Он пребывал в комнате, которую делил вместе с Барашковым. Когда-то она была общей ординаторской, здесь стояли пять порядочно обшарпанных столов с такими же стульями, древний двухстворчатый шкаф с зеркалом на внутренней поверхности двери, а в центре – продавленный старый диван, обтянутый облезшим по углам синим дерматином. Обитали тогда в ординаторской пять докторов, и Аркадий вечно иронизировал, а иногда и раздраженно орал, что век этой обстановки закончился еще перед войной 1812 года.

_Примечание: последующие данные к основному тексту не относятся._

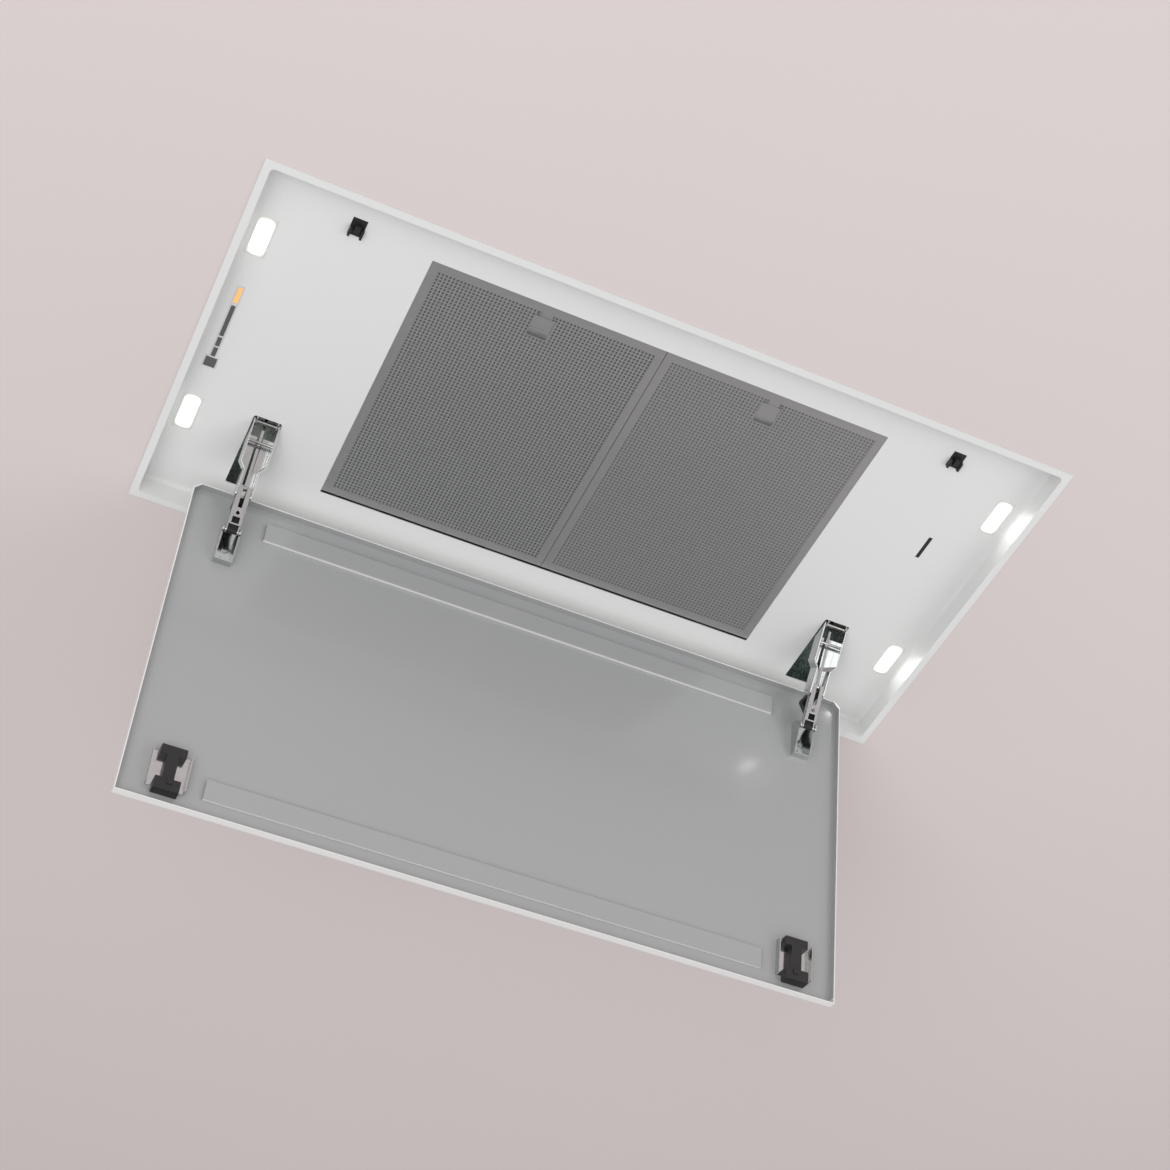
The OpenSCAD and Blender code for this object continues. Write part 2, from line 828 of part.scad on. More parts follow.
// Sliding latch: bolt over the plate's edge, and a square plate in the recess with a lip
// along its rear edge that pulls it back
module filter_latch(s) {
    pull_rear = grip_y + grip_l / 2 - latch_travel - seat_gap;
    color("lightgray") translate([filter_x(s), 0, 0]) {
        span([-bolt_w / 2, filter_front_y - bolt_l, lug_z], [bolt_w / 2, pull_rear, lug_z + bolt_t]);
        span([-grip_w / 2 + fit_gap, grip_y - grip_l / 2 + fit_gap, lug_z],
            [grip_w / 2 - fit_gap, pull_rear, lug_z + bolt_t]);
        span([-grip_w / 2 + fit_gap, pull_rear - latch_pull_l, filter_z + seat_gap],
            [grip_w / 2 - fit_gap, pull_rear, lug_z + bolt_t]);
    }
}

module lamp_lens(s) {
    color("ivory") for (y = lamp_ys) {
        block([lamp_w - 2 * fit_gap, lamp_l - 2 * fit_gap, sheet_t - lamp_lens_sink],
            [s * lamp_x, y, plate_z + lamp_lens_sink]);
        block([lamp_w + 2 * lamp_lip, lamp_l + 2 * lamp_lip, lamp_lip_t], [s * lamp_x, y, plate_top]);
    }
}

// Lamp housing: box over the lens, with cooling fins
module lamp_housing(s) {
    l = lamp_w + 2 * lamp_lip + 2 * fit_gap;
    w = lamp_l + 2 * lamp_lip + 2 * fit_gap;
    pitch = (w - fin_t) / (fin_count - 1);
    color("silver") for (y = lamp_ys) {
        difference() {
            block([l + 2 * lamp_box_t, w + 2 * lamp_box_t, lamp_box_h], [s * lamp_x, y, plate_top]);
            block([l, w, lamp_box_h - lamp_box_t + over], [s * lamp_x, y, plate_top - over]);
        }
        for (i = [0 : fin_count - 1])
            block([l, fin_t, fin_h], [s * lamp_x, y - (w - fin_t) / 2 + i * pitch, plate_top + lamp_box_h]);
    }
}

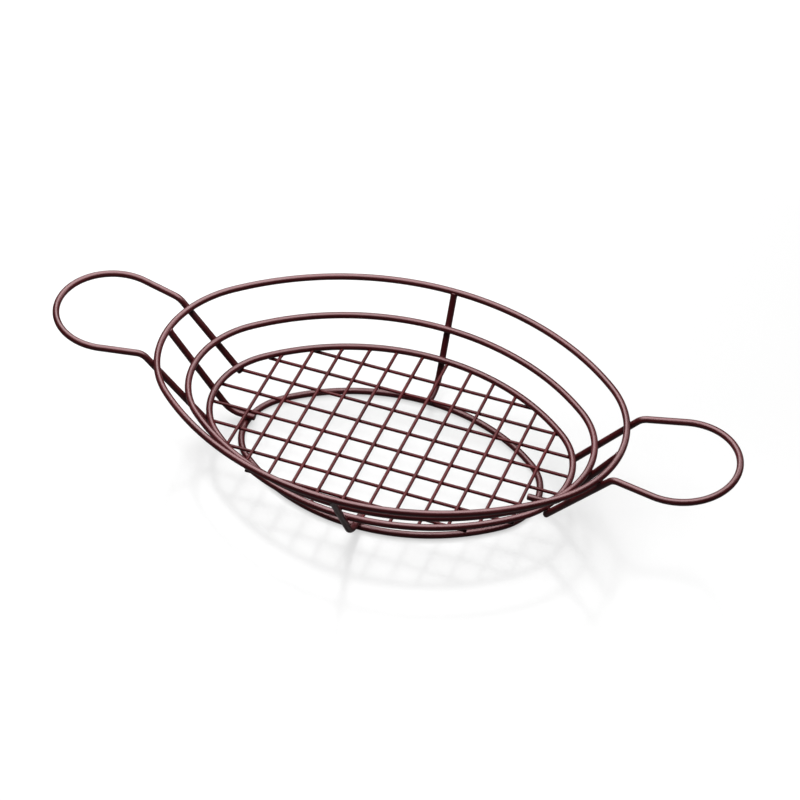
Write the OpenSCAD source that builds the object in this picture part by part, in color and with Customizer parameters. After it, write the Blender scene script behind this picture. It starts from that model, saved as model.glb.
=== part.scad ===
// Oval wire serving basket with two loop handles.
// Millimetres. The origin is on the table under the middle of the basket, with +X along its length
// and +Z up. Every wire is a node of its own, as it was before it was welded to its neighbours.

/* [Wire] */
// Thickness of the heavy wire: hoops, foot ring, uprights and handles
frame_wire = 4; // [3:0.25:5]
// Thickness of the thin wire of the floor mesh
mesh_wire = 2; // [1.5:0.25:2.5]

/* [Rim hoop] */
// Length between wire centres
rim_length = 280; // [265:5:340]
// Width between wire centres
rim_width = 188; // [172:4:216]
// Height of the wire's centre above the table
rim_height = 59; // [52:1:80]

/* [Middle hoop] */
// Height of the wire's centre above the table
middle_height = 41; // [36:1:46]

/* [Floor hoop] */
// Length between wire centres
floor_length = 220; // [205:1:235]
// Width between wire centres
floor_width = 142; // [130:1:156]
// Height of the wire's centre above the table
floor_height = 24; // [20:1:30]

/* [Foot ring] */
// Length between wire centres
ring_length = 183; // [165:2:190]
// Width between wire centres
ring_width = 112; // [100:2:118]

/* [Floor mesh] */
// Room beyond the outermost cross wires to the ends of the floor hoop, where the mesh is centred
mesh_end_room = 22.8; // [16:0.1:30]
// Room beyond the outermost long wires to the sides of the floor hoop, where the mesh is centred
mesh_side_room = 16.7; // [10:0.1:22]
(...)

Теперь комната неузнаваемо изменилась. Стены были покрашены модной красочкой нейтрально серого тона, окна закрывали современные жалюзи, вместо обшарпанных деревяшек стояла удобная офисная мебель из пластика, кожи и металла, а ящики столов, что особенно умиляло Владика, на вращающихся колесиках откатывались в разных направлениях, так что их можно было выстраивать в замысловатые тумбы. Но странное дело, Аркадий Петрович, мечтавший о таких функциональных столах и стульях чуть не всю свою сознательную жизнь, почему-то чувствовал себя в новой комнате неудобно, а когда приходил в старые больничные отделения и там усаживался на видавшие виды стулья и диваны, то с удовольствием всем телом чувствовал под собой свое, родное! Владик же ощущал себя в своей комнате как рыба в воде. Вот и сейчас он, насвистывая, отыскивал, сидя на своем любимом вертящемся стуле, среди программ ту, которая ему была в данный момент нужна. Но свист его сейчас был отчего-то невеселый.

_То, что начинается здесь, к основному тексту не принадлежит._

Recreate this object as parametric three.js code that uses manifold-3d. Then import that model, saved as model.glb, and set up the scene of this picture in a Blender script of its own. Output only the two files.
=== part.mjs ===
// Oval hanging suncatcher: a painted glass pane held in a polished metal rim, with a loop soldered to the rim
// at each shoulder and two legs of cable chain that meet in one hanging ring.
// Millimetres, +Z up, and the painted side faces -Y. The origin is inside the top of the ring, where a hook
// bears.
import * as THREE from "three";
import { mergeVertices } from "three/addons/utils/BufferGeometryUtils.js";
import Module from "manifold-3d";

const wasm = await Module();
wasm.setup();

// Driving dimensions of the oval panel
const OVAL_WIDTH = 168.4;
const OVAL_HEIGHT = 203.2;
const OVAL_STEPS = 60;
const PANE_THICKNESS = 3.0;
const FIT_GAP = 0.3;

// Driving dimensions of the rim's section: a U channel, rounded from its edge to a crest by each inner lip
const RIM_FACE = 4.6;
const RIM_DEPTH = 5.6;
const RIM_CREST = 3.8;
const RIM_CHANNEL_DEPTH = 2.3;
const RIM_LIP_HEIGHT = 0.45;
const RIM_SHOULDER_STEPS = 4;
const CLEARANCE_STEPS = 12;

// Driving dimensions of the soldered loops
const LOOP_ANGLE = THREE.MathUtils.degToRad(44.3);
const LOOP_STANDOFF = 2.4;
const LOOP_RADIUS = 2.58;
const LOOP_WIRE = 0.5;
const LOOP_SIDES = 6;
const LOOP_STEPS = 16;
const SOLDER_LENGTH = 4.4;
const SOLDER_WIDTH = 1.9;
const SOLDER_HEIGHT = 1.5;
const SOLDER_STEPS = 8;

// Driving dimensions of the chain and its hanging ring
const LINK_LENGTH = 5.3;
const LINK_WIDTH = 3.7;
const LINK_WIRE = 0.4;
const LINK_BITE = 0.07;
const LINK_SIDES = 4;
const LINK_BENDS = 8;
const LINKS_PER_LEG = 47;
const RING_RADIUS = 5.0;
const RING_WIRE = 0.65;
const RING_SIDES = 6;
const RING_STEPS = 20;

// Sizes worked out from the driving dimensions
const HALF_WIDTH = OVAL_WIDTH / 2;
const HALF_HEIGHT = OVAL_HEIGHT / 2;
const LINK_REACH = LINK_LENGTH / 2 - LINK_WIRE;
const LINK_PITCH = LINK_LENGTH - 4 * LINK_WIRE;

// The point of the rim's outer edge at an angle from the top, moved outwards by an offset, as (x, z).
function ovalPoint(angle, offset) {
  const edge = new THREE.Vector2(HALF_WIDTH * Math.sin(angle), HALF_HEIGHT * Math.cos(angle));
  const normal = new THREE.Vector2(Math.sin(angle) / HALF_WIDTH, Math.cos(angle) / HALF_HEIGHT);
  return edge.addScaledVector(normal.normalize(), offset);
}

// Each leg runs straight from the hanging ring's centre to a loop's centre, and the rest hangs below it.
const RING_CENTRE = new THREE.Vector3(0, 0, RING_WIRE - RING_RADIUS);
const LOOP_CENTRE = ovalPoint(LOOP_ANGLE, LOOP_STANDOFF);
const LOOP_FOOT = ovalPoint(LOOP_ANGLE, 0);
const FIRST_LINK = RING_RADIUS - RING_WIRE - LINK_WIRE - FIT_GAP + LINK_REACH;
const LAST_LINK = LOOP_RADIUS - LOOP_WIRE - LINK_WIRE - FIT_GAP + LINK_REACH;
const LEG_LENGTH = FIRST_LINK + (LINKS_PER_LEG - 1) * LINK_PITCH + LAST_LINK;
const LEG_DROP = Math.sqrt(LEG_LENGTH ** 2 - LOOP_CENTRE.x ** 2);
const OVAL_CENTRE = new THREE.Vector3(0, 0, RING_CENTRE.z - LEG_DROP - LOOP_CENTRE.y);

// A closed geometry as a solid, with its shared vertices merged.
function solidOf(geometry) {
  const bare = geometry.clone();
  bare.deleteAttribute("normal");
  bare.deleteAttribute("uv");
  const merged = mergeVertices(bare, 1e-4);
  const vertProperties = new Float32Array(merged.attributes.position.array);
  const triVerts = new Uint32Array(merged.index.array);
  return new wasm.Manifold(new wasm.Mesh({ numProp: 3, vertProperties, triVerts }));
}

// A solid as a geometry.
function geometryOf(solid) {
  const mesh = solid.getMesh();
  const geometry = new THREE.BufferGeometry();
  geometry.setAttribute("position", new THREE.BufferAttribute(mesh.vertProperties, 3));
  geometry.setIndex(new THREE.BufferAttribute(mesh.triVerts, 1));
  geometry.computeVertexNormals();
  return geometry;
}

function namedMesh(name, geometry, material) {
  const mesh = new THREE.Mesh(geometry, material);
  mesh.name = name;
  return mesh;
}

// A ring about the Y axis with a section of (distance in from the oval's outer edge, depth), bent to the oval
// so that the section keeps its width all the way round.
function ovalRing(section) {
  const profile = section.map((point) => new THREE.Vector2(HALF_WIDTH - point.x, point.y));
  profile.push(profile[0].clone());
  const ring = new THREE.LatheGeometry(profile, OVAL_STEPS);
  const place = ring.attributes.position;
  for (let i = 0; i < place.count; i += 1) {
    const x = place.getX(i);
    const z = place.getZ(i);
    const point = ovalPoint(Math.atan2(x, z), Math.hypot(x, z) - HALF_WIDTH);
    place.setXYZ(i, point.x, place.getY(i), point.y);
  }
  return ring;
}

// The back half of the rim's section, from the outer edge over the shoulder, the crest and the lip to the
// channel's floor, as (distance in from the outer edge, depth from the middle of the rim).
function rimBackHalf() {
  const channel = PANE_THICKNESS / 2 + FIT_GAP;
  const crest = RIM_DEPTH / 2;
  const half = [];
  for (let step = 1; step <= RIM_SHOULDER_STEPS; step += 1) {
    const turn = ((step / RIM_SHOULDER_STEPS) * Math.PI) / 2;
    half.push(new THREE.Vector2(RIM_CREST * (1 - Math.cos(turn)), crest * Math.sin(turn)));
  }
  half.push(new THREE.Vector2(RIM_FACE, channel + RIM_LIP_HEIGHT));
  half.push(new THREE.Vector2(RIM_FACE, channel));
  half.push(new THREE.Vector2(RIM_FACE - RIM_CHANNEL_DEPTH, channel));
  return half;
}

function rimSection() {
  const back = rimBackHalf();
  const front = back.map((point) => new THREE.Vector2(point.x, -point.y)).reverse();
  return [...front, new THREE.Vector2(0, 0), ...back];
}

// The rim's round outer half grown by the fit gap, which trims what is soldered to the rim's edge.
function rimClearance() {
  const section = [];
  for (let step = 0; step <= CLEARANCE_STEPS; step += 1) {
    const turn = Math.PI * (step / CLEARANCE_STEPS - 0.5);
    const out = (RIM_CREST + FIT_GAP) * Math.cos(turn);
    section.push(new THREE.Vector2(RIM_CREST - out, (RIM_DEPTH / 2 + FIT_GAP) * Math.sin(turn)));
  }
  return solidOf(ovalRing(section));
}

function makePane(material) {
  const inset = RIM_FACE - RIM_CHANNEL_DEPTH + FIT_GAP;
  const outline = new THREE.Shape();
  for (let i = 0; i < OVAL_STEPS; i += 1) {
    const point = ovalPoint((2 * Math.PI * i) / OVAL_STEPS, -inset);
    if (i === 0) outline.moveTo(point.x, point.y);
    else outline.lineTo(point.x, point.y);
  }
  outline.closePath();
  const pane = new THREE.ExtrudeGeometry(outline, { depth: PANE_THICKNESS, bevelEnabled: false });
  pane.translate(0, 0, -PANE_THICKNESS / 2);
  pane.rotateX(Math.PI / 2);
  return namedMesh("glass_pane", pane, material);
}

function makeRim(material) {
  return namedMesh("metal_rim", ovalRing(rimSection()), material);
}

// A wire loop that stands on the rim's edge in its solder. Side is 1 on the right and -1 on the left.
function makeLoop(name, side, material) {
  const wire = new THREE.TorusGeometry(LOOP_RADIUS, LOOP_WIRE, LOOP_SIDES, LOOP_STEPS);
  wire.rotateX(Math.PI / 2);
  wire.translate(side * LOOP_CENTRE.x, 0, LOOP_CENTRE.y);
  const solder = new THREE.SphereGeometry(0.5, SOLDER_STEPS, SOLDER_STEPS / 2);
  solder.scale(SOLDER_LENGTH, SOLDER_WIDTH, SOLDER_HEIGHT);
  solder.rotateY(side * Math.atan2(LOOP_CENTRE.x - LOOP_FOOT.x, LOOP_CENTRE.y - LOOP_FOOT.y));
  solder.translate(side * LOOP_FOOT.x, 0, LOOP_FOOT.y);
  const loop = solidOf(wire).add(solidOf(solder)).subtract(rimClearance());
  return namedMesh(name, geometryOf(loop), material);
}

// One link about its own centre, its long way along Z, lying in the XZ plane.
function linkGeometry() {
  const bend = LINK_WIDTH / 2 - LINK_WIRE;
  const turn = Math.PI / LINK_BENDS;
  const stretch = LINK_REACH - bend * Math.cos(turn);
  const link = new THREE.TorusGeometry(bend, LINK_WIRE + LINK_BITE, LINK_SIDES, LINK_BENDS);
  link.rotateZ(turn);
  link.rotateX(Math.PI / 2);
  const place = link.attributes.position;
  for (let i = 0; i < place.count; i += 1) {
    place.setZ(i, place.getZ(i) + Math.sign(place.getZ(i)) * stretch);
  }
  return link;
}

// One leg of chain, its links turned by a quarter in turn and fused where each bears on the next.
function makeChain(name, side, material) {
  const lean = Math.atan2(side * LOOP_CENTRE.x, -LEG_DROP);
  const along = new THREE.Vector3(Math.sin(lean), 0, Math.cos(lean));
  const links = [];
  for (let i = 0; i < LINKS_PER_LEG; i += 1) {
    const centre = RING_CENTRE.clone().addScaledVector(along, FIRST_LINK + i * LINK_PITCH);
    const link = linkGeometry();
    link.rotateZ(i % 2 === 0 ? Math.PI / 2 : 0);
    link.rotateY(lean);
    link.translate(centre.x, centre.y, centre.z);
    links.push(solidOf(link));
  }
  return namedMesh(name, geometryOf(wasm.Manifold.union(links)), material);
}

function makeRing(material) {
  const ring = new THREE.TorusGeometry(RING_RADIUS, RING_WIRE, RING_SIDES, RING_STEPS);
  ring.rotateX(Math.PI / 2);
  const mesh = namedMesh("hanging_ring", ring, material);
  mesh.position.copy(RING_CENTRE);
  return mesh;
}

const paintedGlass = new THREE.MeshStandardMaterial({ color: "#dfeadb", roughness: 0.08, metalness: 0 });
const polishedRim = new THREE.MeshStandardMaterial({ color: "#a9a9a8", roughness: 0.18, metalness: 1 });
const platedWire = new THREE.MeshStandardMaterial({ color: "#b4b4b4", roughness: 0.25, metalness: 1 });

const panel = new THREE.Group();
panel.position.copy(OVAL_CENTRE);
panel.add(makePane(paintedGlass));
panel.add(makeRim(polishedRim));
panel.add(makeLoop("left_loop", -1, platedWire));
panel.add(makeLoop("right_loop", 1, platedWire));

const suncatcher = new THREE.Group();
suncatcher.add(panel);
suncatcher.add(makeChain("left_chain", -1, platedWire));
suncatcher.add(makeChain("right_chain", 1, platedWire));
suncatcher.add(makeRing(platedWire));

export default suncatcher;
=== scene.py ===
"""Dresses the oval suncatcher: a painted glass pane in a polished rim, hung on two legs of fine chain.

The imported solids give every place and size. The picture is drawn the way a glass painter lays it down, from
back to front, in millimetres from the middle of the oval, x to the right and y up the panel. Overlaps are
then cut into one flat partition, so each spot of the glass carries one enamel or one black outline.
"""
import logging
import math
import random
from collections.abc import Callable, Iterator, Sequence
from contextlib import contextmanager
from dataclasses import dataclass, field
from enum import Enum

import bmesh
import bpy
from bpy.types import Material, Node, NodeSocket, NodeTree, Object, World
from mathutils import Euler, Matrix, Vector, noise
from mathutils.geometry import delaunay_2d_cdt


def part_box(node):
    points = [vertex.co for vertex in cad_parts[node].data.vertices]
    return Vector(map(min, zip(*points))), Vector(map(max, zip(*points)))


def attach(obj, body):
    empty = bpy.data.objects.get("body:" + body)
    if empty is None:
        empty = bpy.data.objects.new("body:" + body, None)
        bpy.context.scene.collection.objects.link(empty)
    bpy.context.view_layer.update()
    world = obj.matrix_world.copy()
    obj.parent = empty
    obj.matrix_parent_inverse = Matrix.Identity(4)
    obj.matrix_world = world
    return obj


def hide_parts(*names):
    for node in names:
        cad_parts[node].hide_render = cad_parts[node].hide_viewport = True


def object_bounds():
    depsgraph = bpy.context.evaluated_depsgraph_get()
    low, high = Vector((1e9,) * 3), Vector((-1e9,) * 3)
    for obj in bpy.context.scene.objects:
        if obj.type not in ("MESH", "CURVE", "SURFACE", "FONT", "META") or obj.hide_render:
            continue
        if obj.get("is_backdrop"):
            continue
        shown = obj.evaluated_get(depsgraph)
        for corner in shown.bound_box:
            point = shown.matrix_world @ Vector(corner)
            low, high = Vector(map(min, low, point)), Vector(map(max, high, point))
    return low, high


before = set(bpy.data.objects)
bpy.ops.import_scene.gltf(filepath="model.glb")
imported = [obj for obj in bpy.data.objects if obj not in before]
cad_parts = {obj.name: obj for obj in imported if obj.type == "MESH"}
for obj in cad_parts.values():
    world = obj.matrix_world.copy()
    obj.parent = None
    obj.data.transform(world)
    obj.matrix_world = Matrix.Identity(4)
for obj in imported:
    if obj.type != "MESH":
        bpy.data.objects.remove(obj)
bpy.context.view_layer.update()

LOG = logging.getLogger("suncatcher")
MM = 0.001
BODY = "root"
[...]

В просторном коридоре две медсестры раскладывали лекарства. Одна из них, Галочка, была черненькая, смуглая и худощавая. Вторая, Райка, шатенка, кровь с молоком. Всем своим видом Райка будто говорила больным – вот полежите у нас, сколько нужно, и тоже будете такими же веселыми и здоровыми! Рыжеватые волосы ее весело кудрявились под светло-розовой накрахмаленной шапочкой, голубые глазки хитренько блестели, а сияющие щечки были будто намазаны яркой малиновой краской. У Маши при взгляде на нее всегда возникала ассоциация с медным, начищенным до блеска тазом, в котором ее бабушка с незапамятных времен варила летом варенье. Впрочем, претензий по работе у Маши к девушкам не было. Обе были расторопны, сообразительны и достаточно вежливы.